* Task statement
Your task is to print all of the data word for word.
start
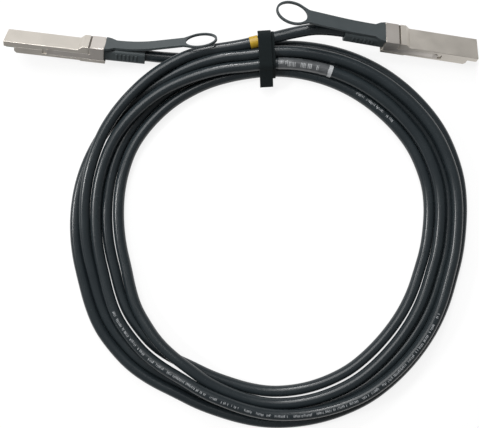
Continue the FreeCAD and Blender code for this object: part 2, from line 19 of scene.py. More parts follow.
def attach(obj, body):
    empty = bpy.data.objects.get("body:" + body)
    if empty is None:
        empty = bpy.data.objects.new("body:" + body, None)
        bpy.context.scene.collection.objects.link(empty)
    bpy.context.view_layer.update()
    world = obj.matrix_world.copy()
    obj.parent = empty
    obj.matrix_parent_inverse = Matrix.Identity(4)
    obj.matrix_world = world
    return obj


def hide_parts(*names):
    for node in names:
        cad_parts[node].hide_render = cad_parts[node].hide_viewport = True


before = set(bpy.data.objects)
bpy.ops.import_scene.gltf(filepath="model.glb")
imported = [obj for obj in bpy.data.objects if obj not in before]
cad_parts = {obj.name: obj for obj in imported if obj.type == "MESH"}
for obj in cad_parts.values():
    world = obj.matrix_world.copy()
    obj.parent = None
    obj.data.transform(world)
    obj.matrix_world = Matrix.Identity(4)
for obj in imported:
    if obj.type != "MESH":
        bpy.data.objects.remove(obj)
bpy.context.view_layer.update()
end
* Solved exercise
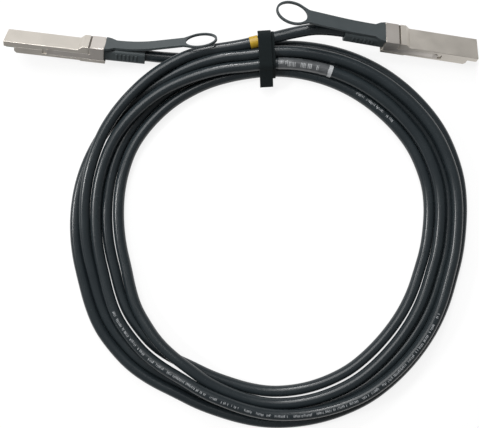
Continue the FreeCAD and Blender code for this object: part 2, from line 19 of scene.py. More parts follow.
def attach(obj, body):
    empty = bpy.data.objects.get("body:" + body)
    if empty is None:
        empty = bpy.data.objects.new("body:" + body, None)
        bpy.context.scene.collection.objects.link(empty)
    bpy.context.view_layer.update()
    world = obj.matrix_world.copy()
    obj.parent = empty
    obj.matrix_parent_inverse = Matrix.Identity(4)
    obj.matrix_world = world
    return obj


def hide_parts(*names):
    for node in names:
        cad_parts[node].hide_render = cad_parts[node].hide_viewport = True


before = set(bpy.data.objects)
bpy.ops.import_scene.gltf(filepath="model.glb")
imported = [obj for obj in bpy.data.objects if obj not in before]
cad_parts = {obj.name: obj for obj in imported if obj.type == "MESH"}
for obj in cad_parts.values():
    world = obj.matrix_world.copy()
    obj.parent = None
    obj.data.transform(world)
    obj.matrix_world = Matrix.Identity(4)
for obj in imported:
    if obj.type != "MESH":
        bpy.data.objects.remove(obj)
bpy.context.view_layer.update()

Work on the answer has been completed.